I think there’s a fairly straight forward way Google could do this via the Knowledge Graph. Each business is an entity and it would be relatively easy to map the relationship between each site as a parent child relationship.
Some News From Google Webmaster Central
I’ll keep this brief, because the updates are pretty simple, but still important to keep track of:
1. You can now preview AMP (accelerated mobile pages, covered previously) errors in Google Search Console.
More and more sites are implementing Accelerated Mobile Pages (AMP) for news content, so we’ve decided to provide a preview of error reports in Search Console to help you get ready for the upcoming official AMP launch and get early feedback from you. You can find these reports under Search Appearance – Accelerated Mobile Pages.
2. Google has released a newly designed and updated Webmaster Central website, with the aim of making it more helpful to users.
The site contains support resources to help you fix issues with your website, SEO learning materials to create a high-quality site and improve search rankings, and connection opportunities to stay up-to-date with our team and webmaster community. It also contains new features such as:
Webmaster troubleshooter: Need a step-by-step guide to move your site or understand a message in Search Console? The troubleshooter can help answer these and other common problems with your site in Google Search and Google Search Console.
Popular resources: Looking for popular Google Webmasters YouTube videos, blog posts and forum threads? Here’s a curated list of our top resources – these may differ across languages.
Events calendar: Want to meet someone from our team online for office hours or at a live event near you? We have office hours and events in multiple languages around the world.
A 19 Step Keyword Research Process
This one could accurately be called “An Introduction to Keyword Research,” because many of the ideas and steps here are pretty basic. That said, it’s always a good idea to review beginner-level content to make sure some step hasn’t worked it’s way out of your process. If you’re just starting out with SEO/Content marketing, definitely give this one a read, it’ll save you a lot of time.
Bad keyword research will have you typing 2,000 words of gold and relying on social distribution to run its two-day cycle before your page falls off the face of the internet. Failing to target the right keyword means that you might be getting irrelevant traffic or hardly any traffic at all.
Why SEOs Shouldn’t Trust Algorithm Update or ‘Winner/Loser’ Lists
The Moz SEO forecast or the Algoroo SERP volatility chart is something I point to often in these updates. It’s really a succinct and easy-to-understand way to illustrate big SERP movements. It only takes a second to glance at a bar graph and see that something big is happening.

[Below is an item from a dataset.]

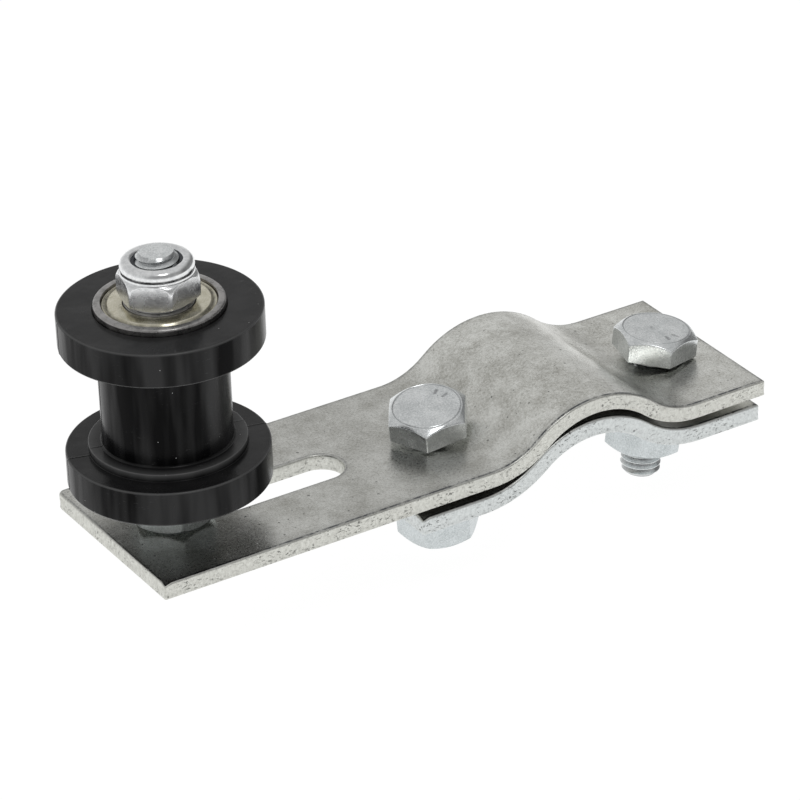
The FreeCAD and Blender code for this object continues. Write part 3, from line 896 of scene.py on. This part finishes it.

As the author of this article explains, the individual pieces of data these SERP charts are different between each other, and the data can easily skewed. The real reason I’m drawing attention to this article, which is a bit critical of something we point to often here on this blog, is to underline the fact that most things that happen in the SEO space aren’t official and are usually the result of independent research, much of which conflicts with another person’s research.
Just a reminder to do your own research, or at least get an opinion from several different experts in the thick of things before you go changing your website and your content every time some new, sensational piece of info pops up.
What does this all mean? As I said here, while weather reports and “winners and losers” can be interesting to look at, SEOs definitely should be taking the data with a grain of salt, and especially not be making any changes to their SEO strategies based on who the winners and losers are. And noting high temperatures in weather reports means you probably want to check your own sites and maybe the specific search results and market areas you follow. But it is quite possible what the tools are seeing and what you are seeing in your own market areas could be very, very different.